Today is the feast of the Assumption, a day when most continental Europeans get a holiday, a welcome break from their backbreaking month of hard grind. August is the time when many continentals traditionally take their extended vacations, an idea that inspired a popular tweet comparing American v European attitudes to holidays, which went like this:
‘Europeans’ out of offices are like “I will not be working until 18 September. All emails will be automatically deleted.”
Americans: “I am in the hospital. Email responses may be delayed by up to 30 mins. Sorry for the inconvenience! If urgent, please reach me in the ER at...”’
This difference in attitudes perhaps has something to do with America being far richer than Europe, as Sam Bowman recently outlined in this excellent piece. Yet there is something to be said for European laziness, or at least an argument to be made against overwork, and for people taking some time off to enjoy a genuine holiday rather than just ‘annual leave’.

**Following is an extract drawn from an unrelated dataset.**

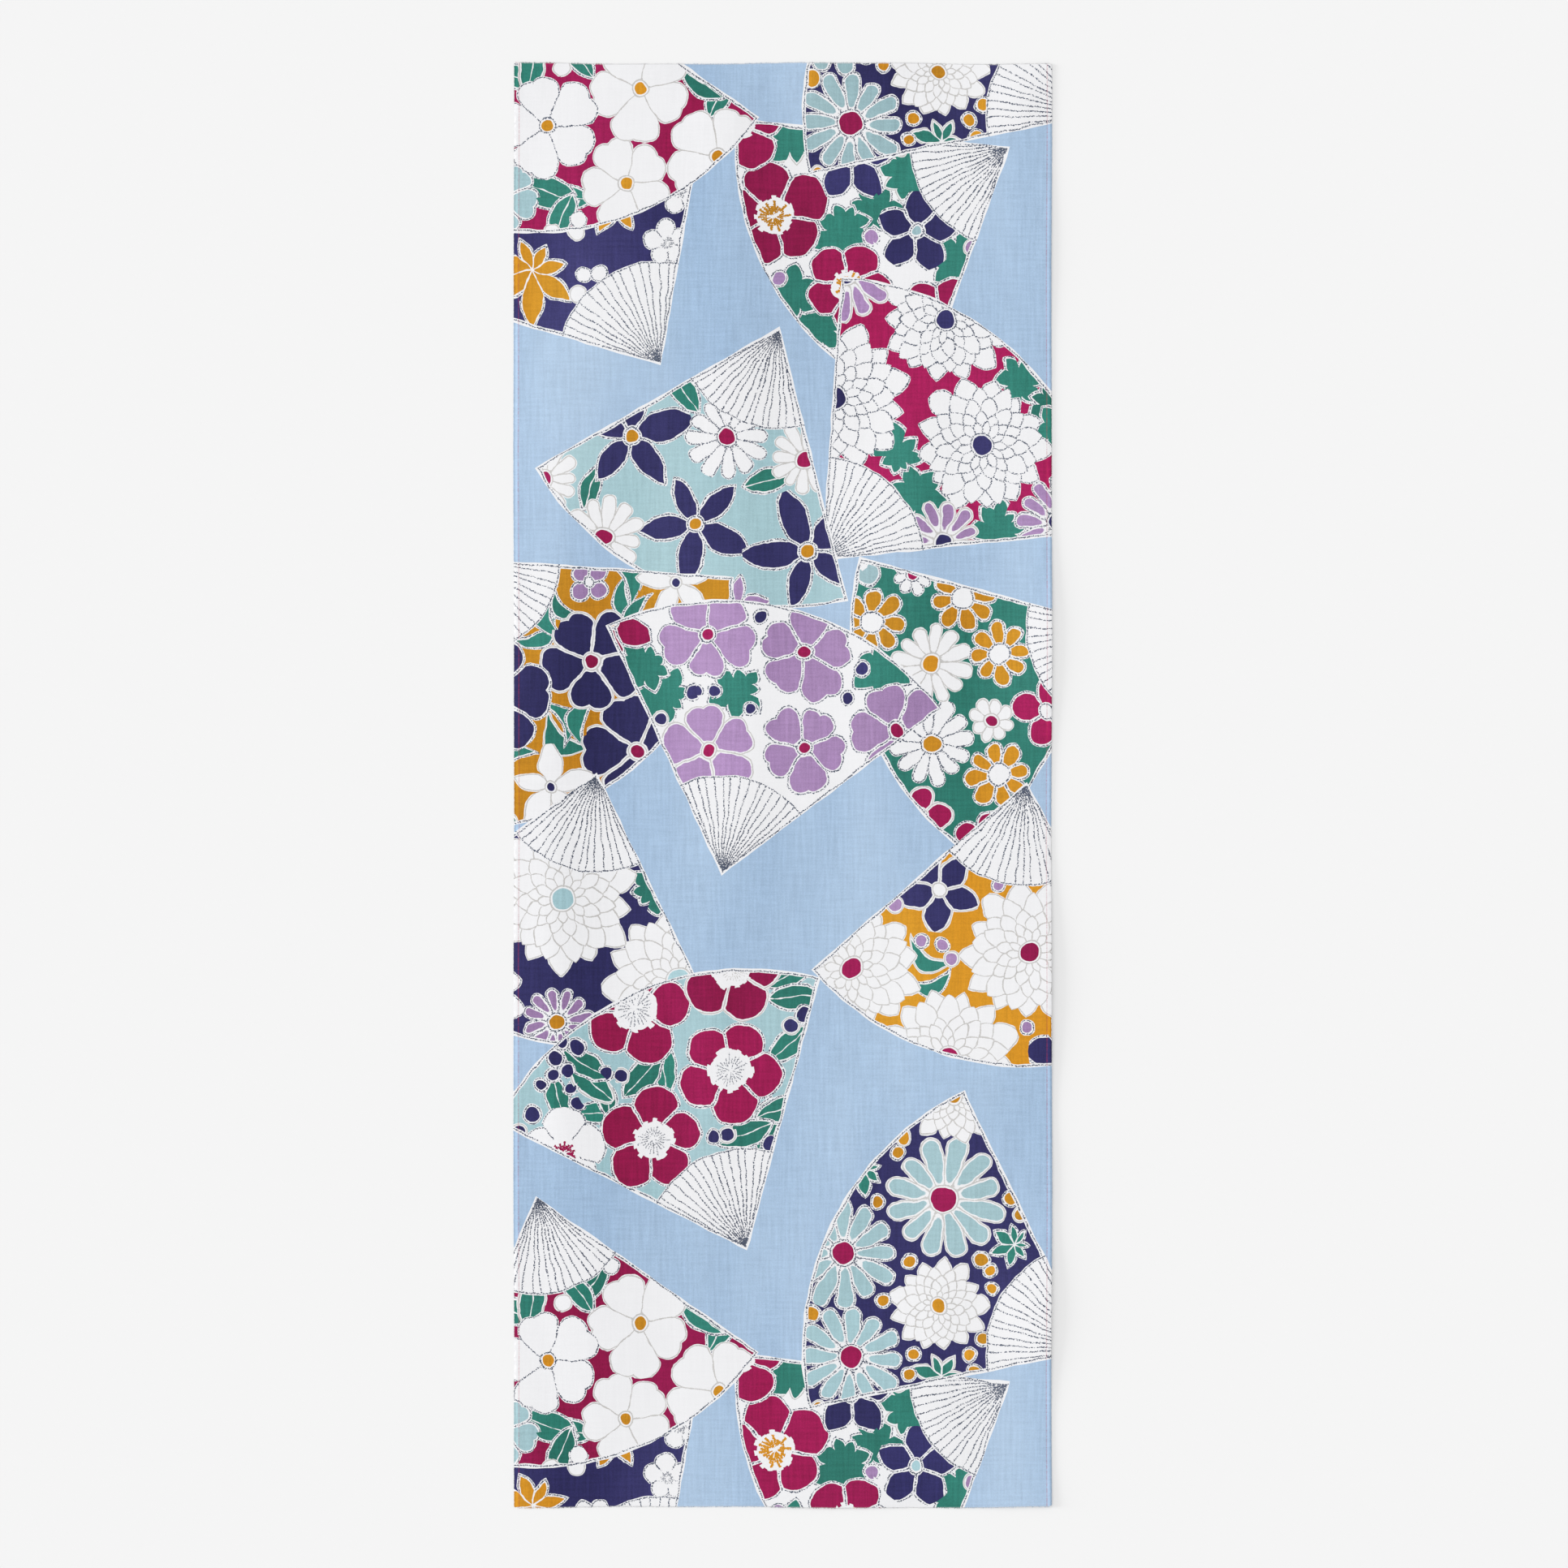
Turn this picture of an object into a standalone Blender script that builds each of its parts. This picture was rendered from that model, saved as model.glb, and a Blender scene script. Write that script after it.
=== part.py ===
# A tenugui: one length of plain-woven cotton, cut from the bolt and laid out flat.
#
# The cloth lies on the XY plane with its underside on z = 0, its length along Y
# and its two woven selvedges along the sides at -X and +X. The ends at -Y and +Y
# are plain cuts with no hem. It is one piece, so it is one solid.
# Units are metres.

import math
from collections import namedtuple

import bpy
import bmesh

# Driving dimensions.
CLOTH_WIDTH = 0.335
CLOTH_LENGTH = 0.900
SHEET_THICKNESS = 0.0012

# The grid that the sheet is worked out on. Odd counts leave a whole cell at the
# middle of the cloth, so the underside is flat round the origin.
CELLS_ACROSS = 17
CELLS_ALONG = 45

# How far the two cuts and the two selvedges wander from a straight line.
CUT_WANDER = 0.0007
SELVEDGE_WANDER = 0.0003

# Each cut's and selvedge's wander is a pair of waves along its own edge:
# waves over the whole edge, and their phase in turns.
EDGE_WAVES = {
    "far_cut": ((1.6, 0.30), (4.3, 0.05)),
    "near_cut": ((1.3, 0.85), (3.7, 0.60)),
    "left_selvedge": ((2.2, 0.10), (6.1, 0.40)),
    "right_selvedge": ((2.7, 0.55), (5.3, 0.20)),
}
SECOND_WAVE_SHARE = 0.45

# Where the cloth stands clear of the table. Each row is one soft swell: its
# middle (x, y), its half size across and along the cloth, and its height.
# A middle past the selvedge or the cut lifts that edge.
Swell = namedtuple("Swell", "x y across along height")
SWELLS = (
    # The right selvedge, from the far end to the near one.
    Swell(0.172, 0.335, 0.022, 0.060, 0.0009),
    Swell(0.172, 0.092, 0.034, 0.085, 0.0022),
    Swell(0.172, -0.123, 0.030, 0.090, 0.0026),
    Swell(0.172, -0.245, 0.026, 0.055, 0.0012),
    Swell(0.172, -0.325, 0.038, 0.065, 0.0028),
    # The right half of the near cut.
    Swell(0.030, -0.455, 0.060, 0.022, 0.0010),
    Swell(0.150, -0.452, 0.045, 0.030, 0.0012),
    # Low ones inside the cloth.
    Swell(0.045, -0.385, 0.075, 0.030, 0.0006),
    Swell(-0.085, 0.255, 0.080, 0.035, 0.0005),
)

COTTON_COLOUR = (0.402, 0.552, 0.740, 1.0)
COTTON_ROUGHNESS = 0.88


def clear_scene():
    for thing in list(bpy.data.objects):
        bpy.data.objects.remove(thing, do_unlink=True)


def make_collection(name):
    collection = bpy.data.collections.new(name)
    bpy.context.scene.collection.children.link(collection)
    return collection


def make_cotton():
    cotton = bpy.data.materials.new("dyed_cotton")
    cotton.use_nodes = True
    shader = cotton.node_tree.nodes["Principled BSDF"]
    shader.inputs["Base Color"].default_value = COTTON_COLOUR
    shader.inputs["Roughness"].default_value = COTTON_ROUGHNESS
    shader.inputs["Metallic"].default_value = 0.0
    return cotton


def edge_wander(edge, share_along, reach):
    """How far an edge stands from its straight line, at a share of its length."""
    first, second = (
        math.sin(2 * math.pi * (waves * share_along + phase))
        for waves, phase in EDGE_WAVES[edge]
    )
    return reach * (first + SECOND_WAVE_SHARE * second) / (1 + SECOND_WAVE_SHARE)


def swell_height(x, y):
    """The underside's height over the table, the sum of the swells here."""
    height = 0.0
    for swell in SWELLS:
        away = ((x - swell.x) / swell.across) ** 2 + ((y - swell.y) / swell.along) ** 2
        height += swell.height * max(0.0, 1.0 - away) ** 2
    return height


def place_on_cloth(share_across, share_along):
    """A point of the underside, from its shares of the width and the length."""
    left = -CLOTH_WIDTH / 2 + edge_wander("left_selvedge", share_along, SELVEDGE_WANDER)
    right = CLOTH_WIDTH / 2 + edge_wander("right_selvedge", share_along, SELVEDGE_WANDER)
    near = -CLOTH_LENGTH / 2 + edge_wander("near_cut", share_across, CUT_WANDER)
    far = CLOTH_LENGTH / 2 + edge_wander("far_cut", share_across, CUT_WANDER)
    x = left + (right - left) * share_across
    y = near + (far - near) * share_along
    return x, y, swell_height(x, y)


def centre_on_origin(grid):
    """Puts the middle of the sheet's box at x = y = 0, and leaves its height alone."""
    for axis in (0, 1):
        places = [vertex.co[axis] for vertex in grid.verts]
        middle = (min(places) + max(places)) / 2
        for vertex in grid.verts:
            vertex.co[axis] -= middle


def make_cloth(collection, material):
    grid = bmesh.new()
    bmesh.ops.create_grid(
        grid, x_segments=CELLS_ACROSS, y_segments=CELLS_ALONG, size=0.5
    )
    for vertex in grid.verts:
        vertex.co = place_on_cloth(vertex.co.x + 0.5, vertex.co.y + 0.5)
    centre_on_origin(grid)
    mesh = bpy.data.meshes.new("towel_cloth")
    grid.to_mesh(mesh)
    grid.free()
    mesh.shade_smooth()
    mesh.materials.append(material)

    cloth = bpy.data.objects.new("towel_cloth", mesh)
    collection.objects.link(cloth)

    # The grid is the underside, and the cloth's thickness stands on it.
    thickness = cloth.modifiers.new("thickness", "SOLIDIFY")
    thickness.thickness = SHEET_THICKNESS
    thickness.offset = 1.0
    thickness.use_rim = True
    return cloth


def main():
    clear_scene()
    towel = make_collection("tenugui_towel")
    make_cloth(towel, make_cotton())


main()
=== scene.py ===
# A tenugui: a long thin cotton towel, laid out flat, printed with scattered folding fans.
# The cloth is one sheet. Its print is a plane map: each face of the sheet knows which fan
# and which motifs cover it, and the material draws them there from their own sizes.

import math
import random

import bpy
import numpy as np
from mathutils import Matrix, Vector, noise
from mathutils.bvhtree import BVHTree
from mathutils.geometry import delaunay_2d_cdt


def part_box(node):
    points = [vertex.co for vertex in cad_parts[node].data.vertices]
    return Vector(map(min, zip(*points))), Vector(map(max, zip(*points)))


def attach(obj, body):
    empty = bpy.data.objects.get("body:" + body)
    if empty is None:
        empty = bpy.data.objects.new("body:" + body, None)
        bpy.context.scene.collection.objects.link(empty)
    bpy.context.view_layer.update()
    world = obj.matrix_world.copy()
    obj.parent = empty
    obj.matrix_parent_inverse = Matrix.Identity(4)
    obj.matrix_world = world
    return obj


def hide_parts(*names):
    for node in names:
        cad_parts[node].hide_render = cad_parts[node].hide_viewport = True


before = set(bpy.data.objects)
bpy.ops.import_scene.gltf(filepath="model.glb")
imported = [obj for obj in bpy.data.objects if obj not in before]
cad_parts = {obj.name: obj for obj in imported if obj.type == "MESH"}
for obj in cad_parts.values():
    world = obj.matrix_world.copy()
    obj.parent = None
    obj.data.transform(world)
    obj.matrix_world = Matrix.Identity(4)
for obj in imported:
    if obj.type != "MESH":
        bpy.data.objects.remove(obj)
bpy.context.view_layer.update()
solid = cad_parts["towel_cloth"]
solidLow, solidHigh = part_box("towel_cloth")
print("frame loaded")


def unit(degrees):
    return Vector((math.cos(math.radians(degrees)), math.sin(math.radians(degrees))))


def newObject(name, data):
    thing = bpy.data.objects.new(name, data)
    bpy.context.scene.collection.objects.link(thing)
    return thing


# Camera, floor and light

view = {
    "wide": 0.978,  # of the cloth's plane that the frame takes in
    "lens": 100.0,
    "aim": (0.0008, 0.0008),
    "cotton": 0.0003,  # height of the printed face
}
floorPaper = {"half": 6.0, "grey": 0.8, "roughness": 0.9, "specular": 0.1}
light = {
    "sky": 1.0155,
    "sun": 2.833,
    "spread": 15.0,  # degrees that the lamp looks wide, for soft shadows
    "height": 8.0,
    "from": 176.0,  # round from +X: the left
}


def setCamera():
    data = bpy.data.cameras.new("camera")
    data.lens = view["lens"]
    camera = newObject("camera", data)
    far = view["wide"] * data.lens / data.sensor_width
    camera.location = (*view["aim"], view["cotton"] + far)
    bpy.context.scene.camera = camera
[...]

(Of course, I can say that, but then I’m literally writing this on holiday. A conservative writer extolling a lifestyle he doesn’t actually live – unprecedented!)
Traditionally, elites were noted for their laziness, a group defined by Thorstein Veblen as ‘the leisure class’. In 1899 he wrote that:
Wherever the canon of conspicuous leisure has a chance undisturbed to work out its tendency, there will therefore emerge a secondary, and in a sense spurious, leisure class – abjectly poor and living a precarious life of want and discomfort, but morally unable to stop to gainful pursuits. The decayed gentleman and the lady who has seen better days are by no means unfamiliar phenomena even now. This pervading sense of the indignity of the slightest manual labour is familiar to all civilised peoples, as well as to peoples of a less advanced pecuniary culture. In persons of delicate sensibility, who have long been habituated to gentle manners, the sense of the shamefulness of manual labour may become so strong that, at a critical juncture, it will even set aside the instinct of self-preservation. So, for instance, we are told of certain Polynesian chiefs, who, under the stress of good form, preferred to starve rather than carry their food to their mouths with their own hands.
That has all changed, and in The Meritocracy Trap Daniel Markovits observed just how hard the American upper classes now work. He wrote that in 1962 lawyers earned a third of what they do now but 1,300 billable hours per year was regarded as normal. Today a major law firm can declare 2,400 hours ‘not unreasonable’, a figure which equates to working 8am-6pm for six days a week, every week, without holiday.
Elite finance workers used to have ‘banker’s hours’, which meant a typical day ‘began at ten and ended at three with an intermission for a three-martini, two-hour lunch.’ In contrast, he wrote, ‘an analyst at an investment bank… reported working 155 hours’ in a single shift, while one tech company required executives to check email on holiday and until 2 am on Sunday nights.